Keyser took her first restaurant job at age 14, as a hostess at a Lone Star Steakhouse in Washington, D.C. She cut her teeth in Pittsburgh at the Harris Grill before leaving in January 2012 to work for chef Kevin Sousa, opening the former Station Street Hot Dogs and Union Pig & Chicken, and later as director of operations for his restaurant group. Keyser bought Union on Jan, 1.    

What changes have you made at Union since you took over?
I killed off the Harvard & Highland [second-floor cocktail bar] brand; it made sense at the beginning for those two spaces to have a separate identity, but it made more sense for us now to tie it together. There are a lot more appetizer and small options now. We just introduced Millie’s Ice Cream to the menu, too. The back room, which was underused, is a game room now. 

What do people crave in barbecue?
I’ve been trying to answer that question since Kevin [Sousa] opened the restaurant. People can grasp what barbecue is, and there’s a lot of comfort in that. However, we don’t have a defined barbecue culture here, so it means different things to different people.
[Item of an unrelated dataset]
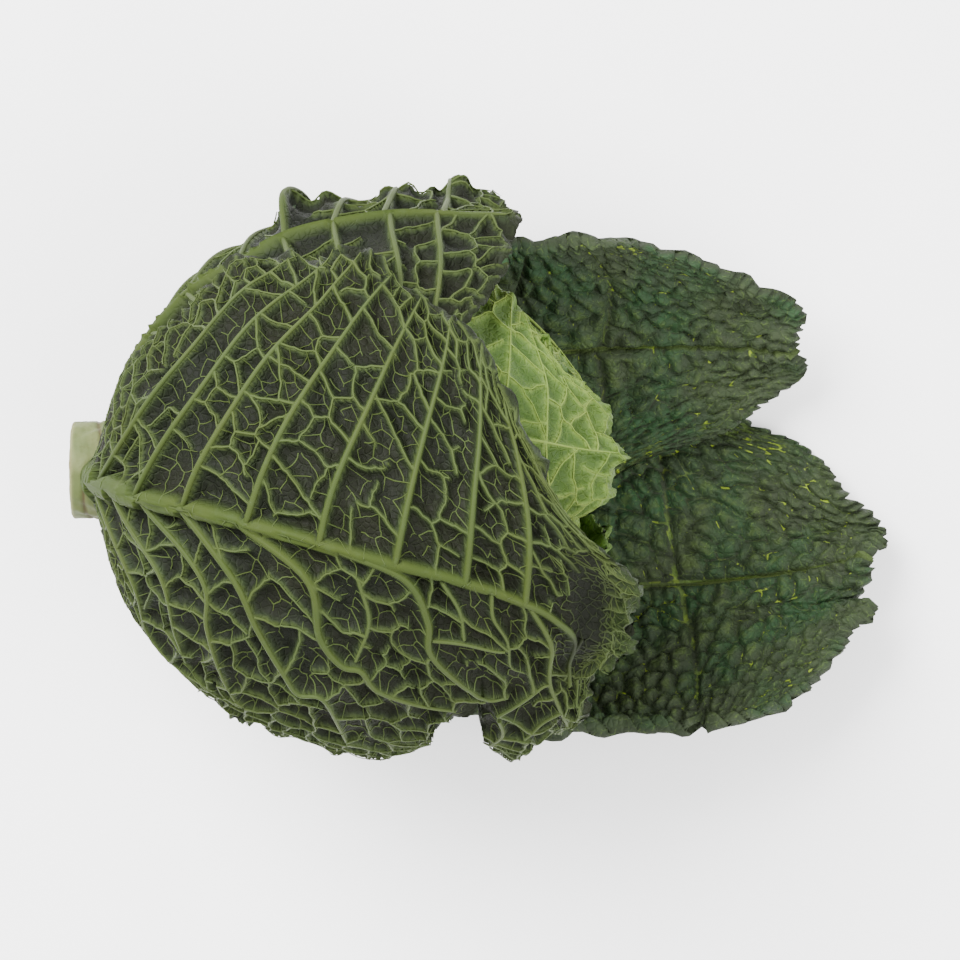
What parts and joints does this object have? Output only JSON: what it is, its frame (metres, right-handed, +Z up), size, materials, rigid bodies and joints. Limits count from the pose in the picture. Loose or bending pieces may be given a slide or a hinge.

And [because] the lines are drawn, if it’s different than what you think it is, you probably think it’s wrong. 

What’s your philosophy about combining really good food and still having fun?
I worked for another restaurant group, and their philosophy was that they could do a really good job, be really professional and get your work done but not take yourself super seriously. Kevin did a really good job of that with [the former Salt of the Earth restaurant], too. He created a place where a ton of care was taken, but as a customer you’d still be comfortable showing up in jeans. 

What’s your crave meal? 
[Because] I’m at Union so frequently, my crave meal is now vegetables. I live in fried chicken. When I go home, I make vegetables.